Solve second order linear homogeneous ODE with variable coefficients

Question

I have trouble solving the following ODE: $$y''(x)+\frac{1}{2}xy'(x)-\frac{3}{2}y=0.$$ Could someone help me with this question?
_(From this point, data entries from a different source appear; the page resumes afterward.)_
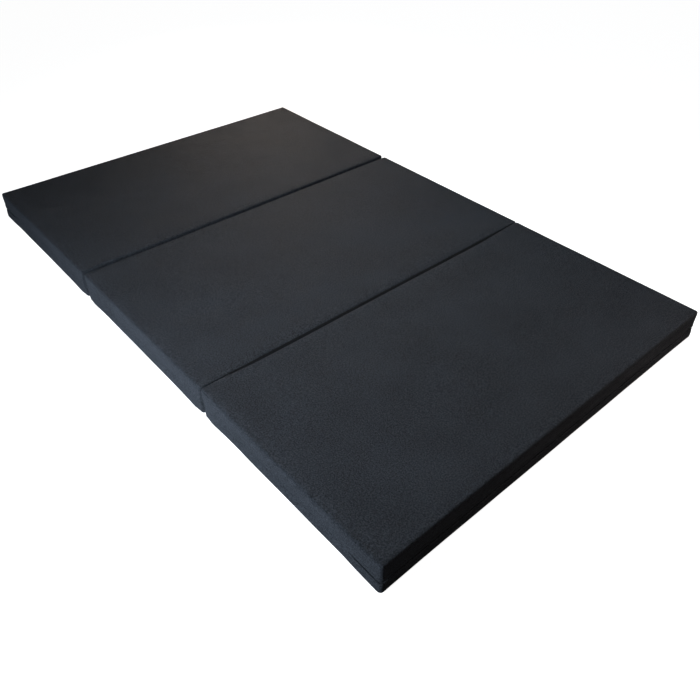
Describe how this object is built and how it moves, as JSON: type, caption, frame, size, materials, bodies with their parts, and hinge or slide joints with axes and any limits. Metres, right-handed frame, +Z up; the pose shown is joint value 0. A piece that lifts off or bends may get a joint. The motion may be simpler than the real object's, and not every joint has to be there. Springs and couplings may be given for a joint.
{
  "type": "tri-fold foam mattress",
  "caption": "Dark charcoal folding foam mattress: thick flat panels in zipped cloth covers, joined by cloth hinges so that it folds into a stack.",
  "frame": {"origin": "on the floor under the centre of the middle panel, with the mattress laid flat", "axes": "+X along the length from the head panel to the foot panel, +Y across the width towards the middle panel's zipped side, +Z up through the thickness"},
  "size_m": [1.9, 1.2, 0.09],
  "materials": {
    "cover_cloth": "matte",
    "hinge_cloth": "matte",
    "foam": "matte",
    "zip_tape": "matte",
    "zip_coil": "satin",
    "zip_metal": "satin"
  },
  "bodies": {
    "middle_panel": {"middle_foam_core": "foam", "middle_cover_base": "cover_cloth", "middle_cover_top": "cover_cloth", "middle_zip_tape_upper": "zip_tape", "middle_zip_coil_upper": "zip_coil", "middle_zip_tape_lower": "zip_tape", "middle_zip_coil_lower": "zip_coil", "middle_zip_first_stop": "zip_metal", "middle_zip_last_stop": "zip_metal", "head_fold_hinge_middle_leaf": "hinge_cloth", "foot_fold_hinge_middle_leaf": "hinge_cloth"},
    "head_panel": {"head_foam_core": "foam", "head_cover_base": "cover_cloth", "head_cover_top": "cover_cloth", "head_zip_tape_upper": "zip_tape", "head_zip_coil_upper": "zip_coil", "head_zip_tape_lower": "zip_tape", "head_zip_coil_lower": "zip_coil", "head_zip_first_stop": "zip_metal", "head_zip_last_stop": "zip_metal", "head_fold_hinge_head_leaf": "hinge_cloth"},
    "foot_panel": {"foot_foam_core": "foam", "foot_cover_base": "cover_cloth", "foot_cover_top": "cover_cloth", "foot_zip_tape_upper": "zip_tape", "foot_zip_coil_upper": "zip_coil", "foot_zip_tape_lower": "zip_tape", "foot_zip_coil_lower": "zip_coil", "foot_zip_first_stop": "zip_metal", "foot_zip_last_stop": "zip_metal", "foot_fold_hinge_foot_leaf": "hinge_cloth"},
    "head_slider": {"head_zip_slider": "zip_metal"},
    "head_pull": {"head_zip_pull_tab": "zip_metal"},
    "middle_slider": {"middle_zip_slider": "zip_metal"},
    "middle_pull": {"middle_zip_pull_tab": "zip_metal"},
    "foot_slider": {"foot_zip_slider": "zip_metal"},
    "foot_pull": {"foot_zip_pull_tab": "zip_metal"}
  },
  "joints": [
    {"name": "head_fold", "type": "hinge", "parent": "middle_panel", "child": "head_panel", "pos_m": [-0.3175, 0, -0.0004], "axis": [0, -1, 0], "range_deg": [0, 180]},
    {"name": "foot_fold", "type": "hinge", "parent": "foot_panel", "child": "middle_panel", "pos_m": [0.3175, 0, 0.0904], "axis": [0, 1, 0], "range_deg": [0, 180]},
    {"name": "head_zip_slide", "type": "slide", "parent": "head_panel", "child": "head_slider", "axis": [0, 1, 0], "range_m": [0, 1.12]},
    {"name": "middle_zip_slide", "type": "slide", "parent": "middle_panel", "child": "middle_slider", "axis": [1, 0, 0], "range_m": [0, 0.48]},
    {"name": "foot_zip_slide", "type": "slide", "parent": "foot_panel", "child": "foot_slider", "axis": [0, -1, 0], "range_m": [0, 1.12]},
    {"name": "head_pull_swing", "type": "hinge", "parent": "head_slider", "child": "head_pull", "pos_m": [-0.9478, -0.56, 0.033], "axis": [0, 0, 1], "range_deg": [0, 180]},
    {"name": "middle_pull_swing", "type": "hinge", "parent": "middle_slider", "child": "middle_pull", "pos_m": [-0.24, 0.5978, 0.033], "axis": [0, 0, 1], "range_deg": [0, 180]},
    {"name": "foot_pull_swing", "type": "hinge", "parent": "foot_slider", "child": "foot_pull", "pos_m": [0.9478, 0.56, 0.033], "axis": [0, 0, 1], "range_deg": [0, 180]}
  ]
}
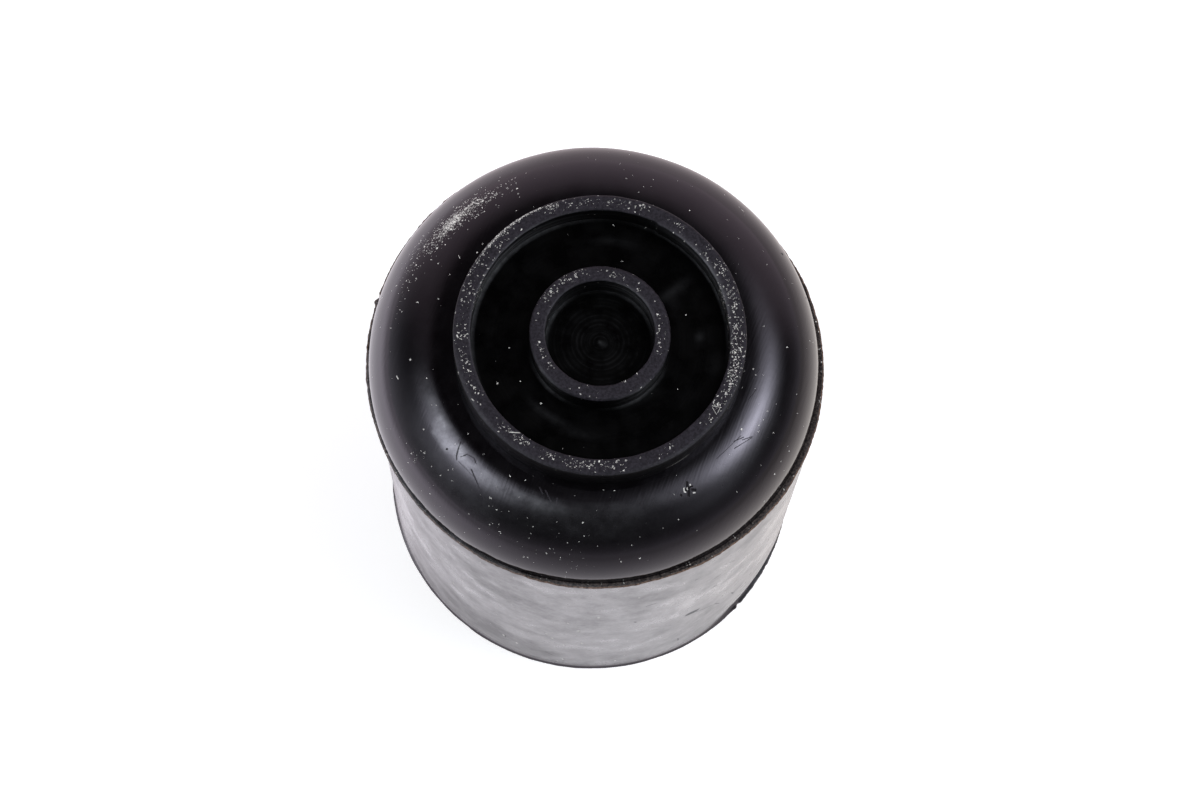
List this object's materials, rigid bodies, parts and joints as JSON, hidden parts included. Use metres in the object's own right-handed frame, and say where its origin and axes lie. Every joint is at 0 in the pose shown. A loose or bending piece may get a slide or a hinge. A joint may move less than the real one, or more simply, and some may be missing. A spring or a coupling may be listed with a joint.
{
  "type": "pole tip",
  "caption": "Moulded rubber pole tip: a drafted body with a ribbed blind socket, a rounded shoulder and a tread of concentric raised rings.",
  "frame": {"origin": "centre of the open mouth's plane, which the tip stands on", "axes": "+Z along the socket's axis, from the open mouth towards the tread; the mould's two halves are a few tenths of a millimetre out of line along X"},
  "size_m": [0.038, 0.038, 0.0433],
  "materials": {
    "black_rubber": "moulded, half gloss, dusty on the tread"
  },
  "bodies": {
    "root": {"rubber_tip": "black_rubber"}
  },
  "joints": []
}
Thanks!

Answer 1

For a given differential equation ${y}''\left( x \right)+P\left( x \right){y}'\left( x \right)+Q\left( x \right)y\left( x \right)=0$

If a solution ${{y}_{1}}\left( x \right)$ known, then ${{y}_{2}}\left( x \right)$ is given by

${{y}_{2}}\left( x \right)={{y}_{1}}\left( x \right)\int{\frac{{{e}^{\int{-P\left( x \right)dx}}}}{{{y}_{1}}{{\left( x \right)}^{2}}}}dx$

So as you suggested ${{y}_{1}}\left( x \right)=\left( {{x}^{3}}+6x \right)$ is a solution, hence

${{y}_{2}}\left( x \right)=\left( {{x}^{3}}+6x \right)\int{\frac{{{e}^{-\frac{{{x}^{2}}}{4}}}}{{{\left( {{x}^{3}}+6x \right)}^{2}}}}dx={{\text{e}}^{-\frac{{{x}^{2}}}{4}}}\left( -\frac{x}{72\left( {{x}^{2}}+6 \right)}-\frac{1}{36x} \right)-\frac{\sqrt{\pi }}{48}\,erf\left( \frac{x}{2} \right)$

Where $erf\left( z \right)=\frac{2}{\sqrt{\pi }}\underset{0}{\overset{z}{\mathop \int }}\,{{e}^{-{{t}^{2}}}}dt$ the error function.